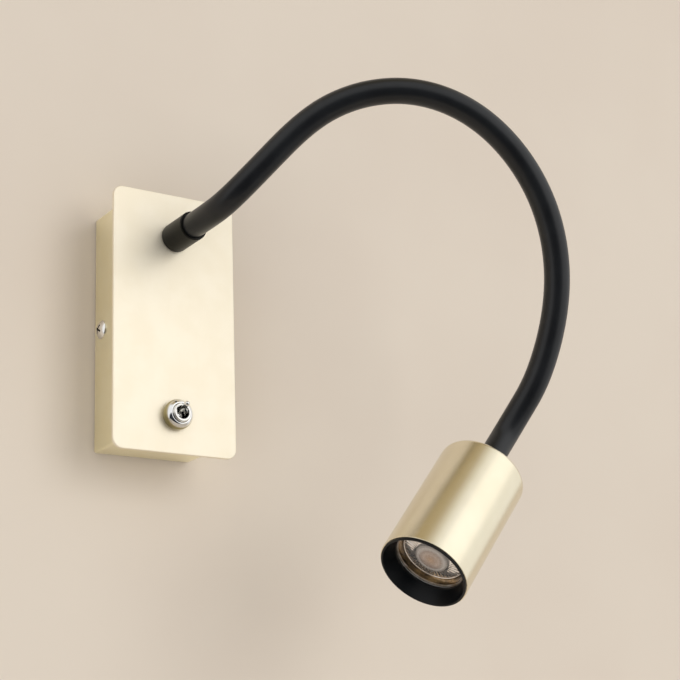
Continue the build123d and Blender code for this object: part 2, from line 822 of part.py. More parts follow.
with BuildPart() as head_shell:
    with BuildSketch(head_section):
        with BuildLine():
            hole = neck_thread_radius + hole_clearance
            Polyline(
                (hole, 0),
                (head_radius, 0),
                (head_radius, head_tube_length),
                (head_bore, head_tube_length),
                (head_bore, head_cap),
                (hole, head_cap),
                close=True,
            )
        make_face()
    revolve(axis=head_axis)
    rim = head_shell.edges().filter_by(GeomType.CIRCLE).group_by(SortBy.RADIUS)[-1]
    fillet(rim.sort_by(head_axis)[0], head_round)
    chamfer(rim.sort_by(head_axis)[-1], head_wall / 4)
save(head_shell, "head_shell")

with BuildPart() as head_fitting:
    with BuildSketch(head_section):
        with BuildLine():
            Polyline(
                (fitting_bore, -shoulder_length - stub_length),
                (spine_bore - thread_clearance, -shoulder_length - stub_length),
                (spine_bore - thread_clearance, -shoulder_length),
                (spine_radius, -shoulder_length),
                (spine_radius, 0),
                (neck_thread_radius, 0),
                (neck_thread_radius, head_thread_end),
                (fitting_bore, head_thread_end),
                close=True,
            )
        make_face()
    revolve(axis=head_axis)
save(head_fitting, "head_fitting")

foot_end = holder_screw_reach - hanger_foot_margin
hanger_profile = [
    (-foot_end, holder_back),
    (-hanger_half_span, holder_back),
    (-hanger_half_span, hanger_top),
    (hanger_half_span, hanger_top),
    (hanger_half_span, holder_back),
    (foot_end, holder_back),
]
with BuildPart() as holder_hanger:
    with BuildSketch(head_section.offset(-hanger_width / 2)):
        with BuildLine():
            Polyline(*hanger_profile)
            inner_half = hanger_half_span - hanger_sheet
            Polyline(
                hanger_profile[-1],
                (foot_end, holder_back - hanger_sheet),
                (inner_half, holder_back - hanger_sheet),
                (inner_half, hanger_top + hanger_sheet),
                (-inner_half, hanger_top + hanger_sheet),
                (-inner_half, holder_back - hanger_sheet),
                (-foot_end, holder_back - hanger_sheet),
                hanger_profile[0],
            )
        make_face()
    extrude(amount=hanger_width)
    with BuildSketch(head_plane(hanger_top)):
        Circle(neck_thread_radius + hole_clearance)
    extrude(amount=hanger_sheet, mode=Mode.SUBTRACT)
    with BuildSketch(head_plane(holder_back)):
        with Locations((-holder_screw_reach, 0), (holder_screw_reach, 0)):
            Circle(holder_screw_radius + slip_clearance)
    extrude(amount=-hanger_sheet, mode=Mode.SUBTRACT)
save(holder_hanger, "holder_hanger")

with BuildPart() as head_washer:
    with BuildSketch(head_plane(head_washer_top)):
        add(toothed_washer(neck_thread_radius))
    extrude(amount=washer_thickness)
save(head_washer, "head_washer")

with BuildPart() as head_nut:
    with BuildSketch(head_plane(head_nut_top)):
        add(hex_nut_sketch(nut_flats, neck_thread_radius))
    extrude(amount=nut_thickness)
    chamfer(head_nut.faces().sort_by(head_axis)[-1].outer_wire().edges(), nut_chamfer)
save(head_nut, "head_nut")


def twist_slots(width, free_hole):
    """Sketch of the two arc slots that the lamp's pins turn in, with a round hole at the free end."""
    with BuildSketch() as slots:
        for locked in (90, 270):
            SlotArc(CenterArc((0, 0), pin_half, locked, twist_angle), width)
            with Locations(Vector(pin_half, 0).rotate(Axis.Z, locked + twist_angle)):
                Circle(free_hole)
    return slots.sketch


pin_chamber = pin_neck_length - holder_skin + pin_head_length + 2 * seat_clearance
with BuildPart() as lamp_holder:
    with BuildSketch(head_plane(holder_back)):
        Circle(holder_radius)
    extrude(amount=holder_height)
    fillet(lamp_holder.faces().sort_by(head_axis)[-1].edges(), holder_round)
    with BuildSketch(head_plane(holder_front)):
        add(twist_slots(slot_neck_width, slot_head_width / 2))
    extrude(amount=-holder_skin, mode=Mode.SUBTRACT)
    with BuildSketch(head_plane(holder_front - holder_skin)):
        add(twist_slots(slot_head_width, slot_head_width / 2))
    extrude(amount=-pin_chamber, mode=Mode.SUBTRACT)
    with BuildSketch(head_plane(holder_back)):
        with Locations((-holder_screw_reach, 0), (holder_screw_reach, 0)):
            Circle(holder_screw_radius + thread_clearance)
    extrude(amount=holder_screw_length, mode=Mode.SUBTRACT)
    with BuildSketch(head_plane(holder_back)):
        with Locations((-holder_entry_reach, 0), (holder_entry_reach, 0)):
            Circle(core_radius + hole_clearance)
    extrude(amount=entry_depth / 2, mode=Mode.SUBTRACT)
save(lamp_holder, "lamp_holder")

with BuildPart() as holder_screws:
    with BuildSketch(head_plane(holder_back - hanger_sheet)):
        with Locations((-holder_screw_reach, 0), (holder_screw_reach, 0)):
            Circle(holder_screw_radius)
    extrude(amount=holder_screw_length)
    with BuildSketch(head_plane(holder_back - hanger_sheet)):
        with Locations((-holder_screw_reach, 0), (holder_screw_reach, 0)):
            Circle(holder_screw_head)
    extrude(amount=-holder_screw_head_height)
save(holder_screws, "holder_screws")

with BuildPart() as head_leads:
    for side in (-1, 1):
        lead_start = head_plane(cable_into_head).from_local_coords(Vector(side * core_spacing, 0, 0))
        lead_mouth = head_plane(holder_back).from_local_coords(Vector(side * holder_entry_reach, 0, 0))
        with BuildLine() as head_lead_line:
            Spline(lead_start, lead_mouth, tangents=[head_direction, head_direction])
            Line(lead_mouth, lead_mouth + head_direction * (entry_depth / 2 - seat_clearance))
        with BuildSketch(Plane(origin=lead_start, z_dir=head_direction)):
            Circle(core_radius)
        sweep(path=head_lead_line.line)
save(head_leads, "head_leads")

lamp_cup_floor = lamp_front - lamp_cup_depth
with BuildPart() as lamp_body:
    with BuildSketch(head_section):
        with BuildLine():
            cup_radius = lamp_radius - lamp_wall
            base_end = lamp_back + lamp_base_length
            flare = SagittaArc(
                (lamp_base_radius + lamp_shoulder, base_end),
                (lamp_radius, lamp_cup_floor),
                -flare_sag,
            )
            Polyline(
                flare @ 1,
                (lamp_radius, lamp_front - lamp_edge),
                (lamp_radius - lamp_edge, lamp_front),
                (cup_radius, lamp_front),
                (cup_radius, lamp_cup_floor),
                (0, lamp_cup_floor),
                (0, lamp_back),
                (lamp_base_radius, lamp_back),
                (lamp_base_radius, base_end),
                flare @ 0,
            )
        make_face()
    revolve(axis=head_axis)
save(lamp_body, "lamp_body")

with BuildPart() as lamp_pins:
    for side in (-1, 1):
        pin_foot = head_plane(lamp_back).from_local_coords(Vector(0, side * pin_half, 0))
        pin_end = -pin_neck_length - pin_head_length
        with BuildSketch(half_section(pin_foot, head_side, head_direction)):
            with BuildLine():
                Polyline(
                    (0, 0),
                    (pin_neck_radius, 0),
                    (pin_neck_radius, -pin_neck_length),
                    (pin_head_radius, -pin_neck_length),
                    (pin_head_radius, pin_end + pin_edge),
                    (pin_head_radius - pin_edge, pin_end),
                    (0, pin_end),
                    close=True,
                )
            make_face()
        revolve(axis=Axis(pin_foot, head_direction))
save(lamp_pins, "lamp_pins")

with BuildPart() as lamp_board:
    with BuildSketch(head_plane(lamp_cup_floor)):
        Circle(board_radius)
    extrude(amount=board_thickness)
save(lamp_board, "lamp_board")

emitter_back = lamp_cup_floor + board_thickness
with BuildPart() as lamp_emitter:
    with BuildSketch(head_plane(emitter_back)):
        Circle(emitter_radius)
    extrude(amount=emitter_thickness)
save(lamp_emitter, "lamp_emitter")

lens_front = lamp_front - lens_recess
trough_floor = lens_front - trough_depth
lens_back = trough_floor - lens_floor
with BuildPart() as lamp_lens:
    with BuildSketch(head_section):
        with BuildLine():
            lens_edge = lamp_radius - lamp_wall - slip_clearance
            trough_rim = lens_edge - lens_flange
            dome_top = (0, lens_front + lens_dome_height)
            dome_rim = (lens_dome_radius, lens_front + lens_dome_rim)
            cone_start = emitter_back + emitter_thickness + seat_clearance
            Polyline(
                dome_top,
                (0, cone_start),
                (lens_cone_radius, cone_start),
                (lens_dome_radius + lens_cone_flare, lens_back),
                (lens_edge, lens_back),
                (lens_edge, lens_front),
                (trough_rim, lens_front),
                (trough_rim - lens_draft, trough_floor),
                (lens_dome_radius + lens_dome_foot, trough_floor + trough_rise),
                dome_rim,
            )
            TangentArc(dome_top, dome_rim, tangent=(1, 0))
        make_face()
    revolve(axis=head_axis)
save(lamp_lens, "lamp_lens")

with BuildPart() as baffle_ring:
    with BuildSketch(head_section):
        with BuildLine():
            skirt = head_bore - slip_clearance / 2
            ring_front = head_tube_length + ring_lip
            ring_back = head_tube_length - ring_depth
            lip_radius = head_radius - ring_inset
            Polyline(
                (skirt, ring_back),
                (skirt, head_tube_length),
                (lip_radius, head_tube_length),
                (lip_radius, ring_front - ring_edge),
                (lip_radius - ring_edge, ring_front),
                (ring_mouth_radius, ring_front),
                (ring_throat_radius, ring_back + ring_land),
                (ring_throat_radius, ring_back),
                close=True,
            )
        make_face()
    revolve(axis=head_axis)
save(baffle_ring, "baffle_ring")

print("head top", head_top, "direction", head_direction, "side", head_side)
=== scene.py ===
import json
import math

import bmesh
import bpy
import numpy as np
from mathutils import Matrix, Vector

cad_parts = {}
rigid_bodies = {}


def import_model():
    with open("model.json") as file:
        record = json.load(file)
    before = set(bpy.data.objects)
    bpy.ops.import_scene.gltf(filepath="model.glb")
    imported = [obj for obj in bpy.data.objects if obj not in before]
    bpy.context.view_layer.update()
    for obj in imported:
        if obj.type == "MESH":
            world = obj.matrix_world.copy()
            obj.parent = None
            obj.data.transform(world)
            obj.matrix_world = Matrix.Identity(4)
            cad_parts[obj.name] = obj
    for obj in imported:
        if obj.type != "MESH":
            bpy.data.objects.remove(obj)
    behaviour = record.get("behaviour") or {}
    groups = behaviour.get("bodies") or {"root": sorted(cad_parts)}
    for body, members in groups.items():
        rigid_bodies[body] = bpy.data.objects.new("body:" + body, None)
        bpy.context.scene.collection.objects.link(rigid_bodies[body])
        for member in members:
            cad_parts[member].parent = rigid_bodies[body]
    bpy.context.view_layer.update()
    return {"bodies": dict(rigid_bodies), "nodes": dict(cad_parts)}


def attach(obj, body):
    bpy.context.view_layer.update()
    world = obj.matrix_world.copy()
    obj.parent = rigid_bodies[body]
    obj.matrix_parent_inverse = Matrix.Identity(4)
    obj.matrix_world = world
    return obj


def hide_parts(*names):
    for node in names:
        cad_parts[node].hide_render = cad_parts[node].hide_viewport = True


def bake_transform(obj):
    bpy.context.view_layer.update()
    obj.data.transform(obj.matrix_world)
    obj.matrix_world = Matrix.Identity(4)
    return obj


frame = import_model()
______
§ Exercise requirements: Pull out all lines from the listing that contain the string "behaviour".

§ Answer to this exercise:
    behaviour = record.get("behaviour") or {}
    groups = behaviour.get("bodies") or {"root": sorted(cad_parts)}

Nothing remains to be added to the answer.